3. Increase Your SIP Gradually

A 10% annual step-up on your SIP, aligned with salary increments, can dramatically increase your final corpus without feeling like a bigger monthly burden.

4. Review Annually, Not Daily

Checking NAVs daily amplifies anxiety without adding any useful information. An annual review — checking if the fund still matches your goal and risk profile — is enough.

5. Rebalance Periodically

As your low-risk portfolio grows, periodically check whether your original debt-to-equity split still matches your goals, and rebalance if it has drifted significantly.


Final Thoughts on Best Mutual Fund for Beginners with Low Risk

The best mutual fund for beginners with low risk isn’t a single “magic scheme” — it’s a category and a discipline.

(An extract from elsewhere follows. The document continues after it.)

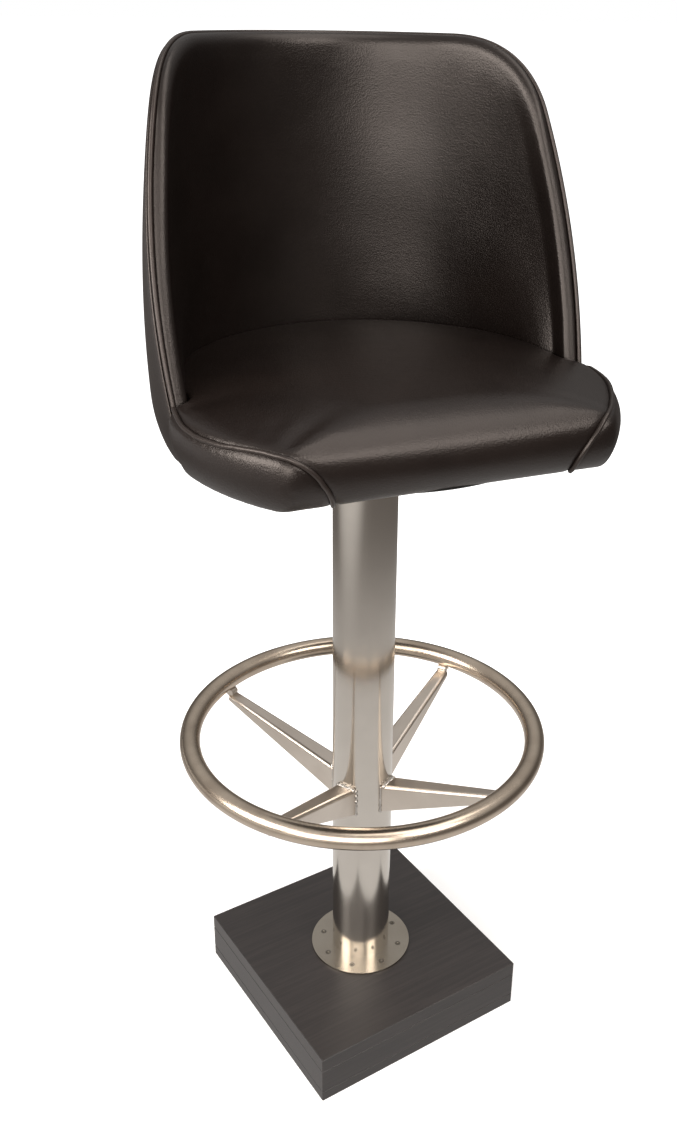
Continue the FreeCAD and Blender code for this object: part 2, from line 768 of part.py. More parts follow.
def rim_piping_line(count=25):
    """Points of the rim piping from the left foot over the top to the right foot."""
    inset = float(size.rim_piping_inset)
    foot_y = rim_points(0)[0]
    foot_z = seat_floor
    foot_angle = math.asin((foot_y - tub_centre) / tub_radius_at(foot_z, inset))
    half = []
    for index in range(count):
        angle = foot_angle + (math.pi / 2 - foot_angle) * index / (count - 1)
        height = foot_z
        for _ in range(rim_rounds):
            radius = tub_radius_at(height, inset)
            height = rim_height_at(tub_centre + radius * math.sin(angle))
        half.append(Vector(radius * math.cos(angle), tub_centre + radius * math.sin(angle), height))
    other = [Vector(-point.x, point.y, point.z) for point in half[-2::-1]]
    return half + other


above = rim_top + float(size.back_cover)
cover_inset = float(size.back_cover)
shell_inset = cover_inset + float(size.back_shell)
wall_inset = float(size.back_wall)
shell_bottom = tub_floor + float(size.back_hem)


RIM_CHECKS = (0.1, 0.4, 0.6, 0.9)


def on_rim(edge):
    """True for an edge that follows the rim line, seen from the side."""
    if edge.Curve.TypeId == "Part::GeomLine":
        return False
    span = edge.LastParameter - edge.FirstParameter
    spots = [edge.valueAt(edge.FirstParameter + span * share) for share in RIM_CHECKS]
    return all(abs(rim_height_at(spot.y) - spot.z) < rim_tolerance for spot in spots)


def roll_rim(solid):
    """Rolls the inner and the outer edge of the rim."""
    half_wall = wall_inset / 2
    for radius, outside in ((float(size.rim_inner_roll), False), (float(size.rim_outer_roll), True)):
        chosen = []
        for edge in solid.Edges:
            spot = edge.valueAt((edge.FirstParameter + edge.LastParameter) / 2)
            reach = math.hypot(spot.x, spot.y - tub_centre)
            if on_rim(edge) and (reach > tub_radius_at(spot.z, half_wall)) == outside:
                chosen.append(edge)
        solid = solid.makeFillet(radius, chosen)
    return solid


def cylinder_about(forward, radius, bottom, top):
    return Part.makeCylinder(radius, top - bottom, Vector(0, -forward, bottom))


def wide_box(front, back, bottom, top):
    reach = float(size.tub_radius) + past_tub
    return Part.makeBox(reach * 2, back - front, top - bottom, Vector(-reach, front, bottom))


rim_piping = round_tube(rim_piping_line(), float(size.piping_diameter))
whole_back = roll_rim(turned_wall(0, wall_inset, tub_floor, above).common(behind_rim(0)))
below = tub_floor - past_face
outer_skin = turned_wall(-past_face, cover_inset, below, above)
bottom_return = turned_wall(-past_face, wall_inset - past_face, below, shell_bottom)
shell_wall = turned_wall(cover_inset, shell_inset, shell_bottom, above)
shell_blank = shell_wall.common(behind_rim(float(size.rim_padding)))


def seat_board_blank():
    """The plywood seat: round inside the shell, with wider shoulders in front of the rim."""
    top = float(board_top)
    gap = float(size.board_gap)
    shoulder_radius = float(cushion_foot_radius - size.board_edge_cover)
    rear = cylinder_about(float(size.tub_forward), float(size.tub_radius), seat_floor, top)
    rear = rear.cut(turned_wall(-past_tub, shell_inset + gap, below, above))
    shoulder = cylinder_about(float(size.cushion_forward), shoulder_radius, seat_floor, top)
    rim_foot = -float(size.rim_foot_forward) - gap
    front = -float(size.cushion_front) + float(size.cushion_front_tuck) + float(size.board_edge_cover)
    board = rear.fuse(shoulder.common(wide_box(front, rim_foot, seat_floor, top)))
    board = board.common(wide_box(front, float(size.tub_radius), seat_floor, top))
    return board.cut(rim_piping).removeSplitter()


def tee_nut_spaces():
    """The holes of the seat board for the barrels and flanges of the tee nuts."""
    barrel = Part.makeCylinder(float(size.tee_nut_barrel) / 2, float(size.board_thickness))
    flange_seat = Part.makeCylinder(float(size.tee_nut_flange) / 2, float(size.tee_nut_plate),
                                    Vector(0, 0, float(size.board_thickness - size.tee_nut_plate)))
    return placed_copies(barrel.fuse(flange_seat), square_spots(size.bolt_spread, seat_bottom))


def shell_screw_places():
    """Screws driven inwards through the shell into the edge of the seat board."""
    height = seat_floor + float(size.board_thickness) / 2
    radius = tub_radius_at(height, cover_inset) - float(size.shell_screw_sink)
    count = int(float(size.shell_screw_count))
    places = []
    for index in range(count):
        angle = 180 * (index + 0.5) / count
        spot = around(radius, angle, height) + Vector(0, tub_centre, 0)
        inward = around(-1, angle)
        places.append(FreeCAD.Placement(spot, FreeCAD.Rotation(-UP, inward)))
    return places


def dust_cover_shape():
    """Black cloth under the seat, cut out round the seat plate."""
    thickness = float(size.dust_cover)
    radius = tub_radius_at(seat_floor - thickness, wall_inset) - float(size.dust_cover_margin)
    disc = cylinder_about(float(size.tub_forward), radius, seat_floor - thickness, seat_floor)
    opening = float(size.plate_side) + float(size.dust_cover_margin)
    hole = Part.makeBox(opening, opening, thickness,
                        Vector(-opening / 2, -opening / 2, seat_floor - thickness))
    return disc.cut(hole)


# Cushion: a crowned round pad with a straight waterfall front and two piped seams

SEAM_FRONT = [
    # inset from the cushion's widest side, height above the underside of the seat
    (90, 47),
    (100, 38),
    (108, 29),
    (113, 20),
    (117, 11),
    (119, 3),
]


def stretched(across, turn):
    """A point of the cushion's rounded plan at a radius across the seat and an angle forward."""
    stretch = float(size.cushion_half_depth / cushion_half_width)
    return across * math.cos(turn), -float(size.cushion_forward) - across * stretch * math.sin(turn)


def front_corners():
    """Foot, foremost point and top of the rolled front, seen from the side."""
    front = -float(size.cushion_front)
    top_height = seat_floor + float(size.cushion_front_height)
    return (Vector(0, front + float(size.cushion_front_tuck), seat_floor),
            Vector(0, front, seat_floor + float(size.cushion_widest_height)),
            Vector(0, front + float(size.cushion_front_roll), top_height))


def front_at(height):
    """How far forward the rolled front reaches at a height."""
    foot, foremost, top = front_corners()
    other = top if height > foremost.z else foot
    radius = (other - foremost).Length ** 2 / (2 * (other.y - foremost.y))
    return foremost.y + radius - math.sqrt(radius ** 2 - (height - foremost.z) ** 2)


def seam_line(sign):
    """One cushion seam: round the side at seam height, then down the front."""
    radius = float(cushion_seam_radius)
    height = seat_floor + float(size.cushion_seam_height)
    lean = math.tan(math.radians(float(size.rim_lean)))
    rim_y = rim_points(0)[0] + float(size.cushion_seam_height) * lean - float(size.piping_diameter)
    depth = radius * float(size.cushion_half_depth / cushion_half_width)
    start = math.asin((-rim_y - float(size.cushion_forward)) / depth)
    finish = math.radians(float(size.seam_corner_angle))
    side = []
    for index in range(6):
        across, along = stretched(radius, start + (finish - start) * index / 5)
        side.append(Vector(across, along, height))
    drop = [Vector(float(cushion_half_width) - inset, front_at(seat_floor + rise), seat_floor + rise)
            for inset, rise in SEAM_FRONT]
    curve = Part.BSplineCurve()
    curve.interpolate(side + drop)
    return [Vector(sign * spot.x, spot.y, spot.z) for spot in curve.discretize(24)]


def crowned_disc():
    """The rounded cushion before its front and back are shaped: turned, then drawn out in depth."""
    foot = Vector(float(cushion_foot_radius), 0, seat_floor)
    widest = Vector(float(cushion_half_width), 0, seat_floor + float(size.cushion_widest_height))
    seam = Vector(float(cushion_seam_radius), 0, seat_floor + float(size.cushion_seam_height))
    shoulder = Vector(float(cushion_shoulder_radius), 0,
                      seat_floor + float(size.cushion_shoulder_height))
    crown = Vector(0, 0, seat_floor + float(size.cushion_height))
    middle = Vector(0, 0, seat_floor)
    outward = Vector(1, 0, 0)
    edges = [
        Part.makeLine(middle, foot),
        arc_leaving(widest, -UP, foot),
        arc_leaving(widest, UP, seam),
        arc_leaving(shoulder, direction_after(crown, outward, shoulder), seam),
        arc_leaving(crown, outward, shoulder),
        Part.makeLine(crown, middle),
    ]
    disc = Part.Face(Part.Wire(Part.__sortEdges__(edges))).revolve(Vector(), UP, 360)
    drawn = FreeCAD.Matrix()
    drawn.scale(1, float(size.cushion_half_depth / cushion_half_width), 1)
    disc = disc.transformGeometry(drawn)
    disc.translate(Vector(0, -float(size.cushion_forward), 0))
    return disc


def behind_front():
    """Everything behind the rolled front of the cushion, as a block across the seat."""
    reach = float(size.tub_radius) + past_tub
    foot, foremost, top = front_corners()
    high = seat_floor + float(size.cushion_height) + past_face
    leaving = direction_after(foremost, UP, top)
    ridge = top + leaving * ((high - top.z) / leaving.z)
    rear_high = Vector(0, reach, high)
    rear_low = Vector(0, reach, seat_floor)
    edges = [
        arc_leaving(foremost, -UP, foot),
        arc_leaving(foremost, UP, top),
        Part.makeLine(top, ridge),
        Part.makeLine(ridge, rear_high),
        Part.makeLine(rear_high, rear_low),
        Part.makeLine(rear_low, foot),
    ]
    block = Part.Face(Part.Wire(Part.__sortEdges__(edges))).extrude(Vector(reach * 2, 0, 0))
    block.translate(Vector(-reach, 0, 0))
    return block


def seat_parts():
    """The upholstered seat, with every piece cut to the ones that it meets."""
    gap = float(size.cushion_gap)
    piping = float(size.piping_diameter)
    places = shell_screw_places()
    screws = placed_copies(countersunk_screw(size.shell_screw_length), places)
    head_room = Part.makeCylinder(float(size.screw_head) / 2, float(size.shell_screw_sink) + past_face)
    drive_depth = float(size.screw_head - size.screw_shank) / 2
    drive_room = Part.makeCylinder(float(size.drive_mouth) / 2, drive_depth, Vector(0, 0, -drive_depth))
    pockets = placed_copies(head_room.fuse(drive_room), places)
    board = seat_board_blank()
    shape_part("seat_board", board.cut(screws).cut(tee_nut_spaces()), seat_turn)
    shape_part("dust_cover", dust_cover_shape(), seat_turn)
    shape_part("back_shell", shell_blank.cut(screws).cut(pockets), seat_turn)
    shape_part("shell_screws", screws, seat_turn)
    cover = whole_back.common(outer_skin.fuse(bottom_return)).cut(shell_blank).cut(rim_piping)
    shape_part("back_cover", cover, seat_turn)
    pad = whole_back.cut(outer_skin).cut(bottom_return).cut(shell_blank).cut(rim_piping)
    pad = pad.common(wide_box(-float(size.tub_radius), float(size.tub_radius), seat_floor, above))
    shape_part("back_pad", pad.cut(board).cut(screws), seat_turn)
    shape_part("rim_piping", rim_piping, seat_turn)
    tub_space = turned_wall(-past_tub, wall_inset + gap, below, above)
    behind_piping = behind_rim(-piping / 2 - gap)
    cushion = crowned_disc().common(behind_front()).cut(tub_space.common(behind_piping)).cut(board)
    for side, sign in (("right", 1), ("left", -1)):
        seam = round_tube(seam_line(sign), piping)
        cushion = cushion.cut(seam)
        shape_part("cushion_piping_" + side, seam, seat_turn)
    shape_part("seat_cushion", cushion, seat_turn)


seat_parts()

doc.recompute()
for item in doc.Objects:
    if "Invalid" in item.State or "Error" in item.State:
        raise RuntimeError(item.Name + " did not build")
for part in finished_parts:
    if part.Shape.isNull() or not part.Shape.isValid():
        raise RuntimeError(part.Label + " has no valid shape")

os.makedirs("parts", exist_ok=True)
for part in finished_parts:
    part.Shape.exportStep(f"parts/{part.Label}.step")
    print(part.Label, len(part.Shape.Solids), round(part.Shape.Volume / 1000, 2))
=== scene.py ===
import math

import bmesh
import bpy
from mathutils import Matrix, Vector, noise
from mathutils.bvhtree import BVHTree
from mathutils.kdtree import KDTree


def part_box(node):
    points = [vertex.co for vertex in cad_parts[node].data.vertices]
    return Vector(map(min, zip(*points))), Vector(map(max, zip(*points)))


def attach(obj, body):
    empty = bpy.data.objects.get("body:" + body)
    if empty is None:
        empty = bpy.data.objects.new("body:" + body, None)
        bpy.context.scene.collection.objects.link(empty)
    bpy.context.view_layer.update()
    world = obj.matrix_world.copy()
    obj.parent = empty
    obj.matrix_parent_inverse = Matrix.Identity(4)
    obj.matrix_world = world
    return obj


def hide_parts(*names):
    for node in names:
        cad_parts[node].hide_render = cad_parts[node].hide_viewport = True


# Bar stool in metres: an upholstered tub seat on a satin steel column with a round foot
# ring on four folded arms, and a black board base. Z is up and the origin is the middle of
# the underside of the base. Seat pieces are shaped facing -Y and then turned with the seat.

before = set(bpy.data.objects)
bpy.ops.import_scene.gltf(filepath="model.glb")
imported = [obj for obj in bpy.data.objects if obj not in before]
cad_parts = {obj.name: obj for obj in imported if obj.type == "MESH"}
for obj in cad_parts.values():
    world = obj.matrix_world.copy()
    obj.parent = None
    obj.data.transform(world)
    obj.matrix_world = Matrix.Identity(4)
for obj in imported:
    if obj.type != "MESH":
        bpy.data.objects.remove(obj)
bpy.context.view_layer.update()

MM = 0.001
SEAT_TURN = math.radians(-10.5)
SAME_SPOT = 1e-6
NO_LENGTH = 1e-12

# Heights taken from the frame
seat_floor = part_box("seat_board")[0].z
base_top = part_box("base_top_board")[1].z
column_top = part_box("column_tube")[1].z
column_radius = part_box("column_tube")[1].x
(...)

Start with debt or balanced advantage funds, understand the Riskometer, use SIP to remove emotion from the equation, and add index funds only once you’re comfortable with the natural ups and downs of equity markets.

If you’re just starting out:

  • ✔ Begin with an SIP, however small
  • ✔ Choose debt or balanced advantage funds as your foundation
  • ✔ Add index funds gradually as your risk comfort grows
  • ✔ Keep your emergency fund completely separate, in a liquid fund or savings account
  • ✔ Stay invested through market noise, and review only once or twice a year

👉 Wealth creation through mutual funds is a slow, steady process — and for beginners, “boring but consistent” almost always beats “exciting but erratic.”

Related Reads:


FAQs — Frequently Asked Questions

1.Which is the best mutual fund for beginners with low risk in India?

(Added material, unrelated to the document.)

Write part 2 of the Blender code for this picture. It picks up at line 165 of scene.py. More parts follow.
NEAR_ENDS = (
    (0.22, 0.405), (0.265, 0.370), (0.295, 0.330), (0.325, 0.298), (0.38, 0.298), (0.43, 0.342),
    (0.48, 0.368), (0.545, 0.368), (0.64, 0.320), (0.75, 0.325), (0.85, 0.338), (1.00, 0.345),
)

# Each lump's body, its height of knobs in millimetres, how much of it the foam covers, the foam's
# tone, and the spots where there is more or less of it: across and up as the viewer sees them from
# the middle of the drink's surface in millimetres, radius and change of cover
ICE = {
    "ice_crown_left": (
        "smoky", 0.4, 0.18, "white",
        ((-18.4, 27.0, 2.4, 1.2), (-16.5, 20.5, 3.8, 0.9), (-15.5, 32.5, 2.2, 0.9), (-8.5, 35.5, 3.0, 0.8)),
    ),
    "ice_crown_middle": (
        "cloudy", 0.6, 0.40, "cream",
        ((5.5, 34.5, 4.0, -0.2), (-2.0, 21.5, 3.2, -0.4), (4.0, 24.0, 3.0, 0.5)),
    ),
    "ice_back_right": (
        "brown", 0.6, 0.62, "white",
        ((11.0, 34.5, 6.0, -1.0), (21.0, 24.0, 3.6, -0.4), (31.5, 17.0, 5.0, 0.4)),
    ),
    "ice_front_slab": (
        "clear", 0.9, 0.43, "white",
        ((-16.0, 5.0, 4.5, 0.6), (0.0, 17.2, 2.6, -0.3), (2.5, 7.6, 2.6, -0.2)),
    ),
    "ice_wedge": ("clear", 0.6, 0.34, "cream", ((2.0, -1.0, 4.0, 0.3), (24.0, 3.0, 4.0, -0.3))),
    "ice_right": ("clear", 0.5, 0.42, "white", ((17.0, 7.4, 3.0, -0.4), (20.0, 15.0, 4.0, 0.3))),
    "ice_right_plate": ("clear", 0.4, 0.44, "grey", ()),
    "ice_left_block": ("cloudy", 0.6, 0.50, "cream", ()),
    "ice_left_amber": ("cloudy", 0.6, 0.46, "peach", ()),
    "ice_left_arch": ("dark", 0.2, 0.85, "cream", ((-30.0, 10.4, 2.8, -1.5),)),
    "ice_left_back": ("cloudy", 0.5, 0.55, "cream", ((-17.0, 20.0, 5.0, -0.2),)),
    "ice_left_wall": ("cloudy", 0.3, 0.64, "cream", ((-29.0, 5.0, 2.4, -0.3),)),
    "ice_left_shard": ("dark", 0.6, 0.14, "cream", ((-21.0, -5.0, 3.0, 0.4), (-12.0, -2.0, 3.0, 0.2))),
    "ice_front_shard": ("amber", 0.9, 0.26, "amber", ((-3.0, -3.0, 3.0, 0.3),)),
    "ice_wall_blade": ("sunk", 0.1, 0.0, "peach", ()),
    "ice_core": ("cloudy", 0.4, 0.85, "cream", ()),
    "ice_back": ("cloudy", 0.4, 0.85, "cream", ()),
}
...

Debt funds and Balanced Advantage Funds are generally considered the safest starting categories, offering more stability than pure equity funds while still outperforming a savings account over time.

2. Can I lose money in low-risk mutual funds?

Yes. “Low risk” reduces the probability and magnitude of loss compared to equity funds, but it doesn’t eliminate risk entirely, since these are still market-linked investments, not guaranteed products.

3. What is the minimum amount needed to invest?

Most AMCs allow you to start an SIP with as little as ₹500–₹1,000 per month, and some even permit ₹100 for select schemes.

4. Are mutual funds better than FDs?

For long-term wealth creation, mutual funds generally offer higher growth potential than FDs, though FDs offer guaranteed returns and are better suited to short-term, zero-risk needs like an emergency fund.

5. Is SIP better than a lump sum investment for beginners?

For most beginners, yes — SIP reduces market-timing risk and builds a consistent investing habit, which matters more for long-term success than trying to pick the “perfect” entry point.

6. What does the SEBI Riskometer tell me?

It’s a mandatory, standardized six-level gauge (from “Low” to “Very High”) on every fund’s factsheet, showing at a glance how risky that specific scheme is considered by its own risk-value methodology.

7. How long should I stay invested in a low-risk mutual fund?

It depends on the category: liquid/debt funds suit goals within 1–3 years, while balanced advantage and index funds are better suited to 5+ year horizons to smooth out short-term volatility.

8. Do low-risk mutual funds have a lock-in period?

Most don’t have a formal lock-in (unlike ELSS tax-saving funds, which lock in for 3 years), but many charge a small exit load if you redeem within a specified short window — always check the scheme document.

9. Can I switch between fund categories later?

Yes. As your risk comfort and goals evolve, you can redeem from one category and reinvest in another, though be mindful of exit loads and the tax implications of redemption.


Disclaimer – Mutual fund investments are subject to market risks. Please read all scheme-related documents carefully before investing. Tax rules referenced here are subject to change; verify current rates with the Income Tax Department or a qualified tax advisor. This article is for educational purposes only and does not constitute financial, investment, or tax advice.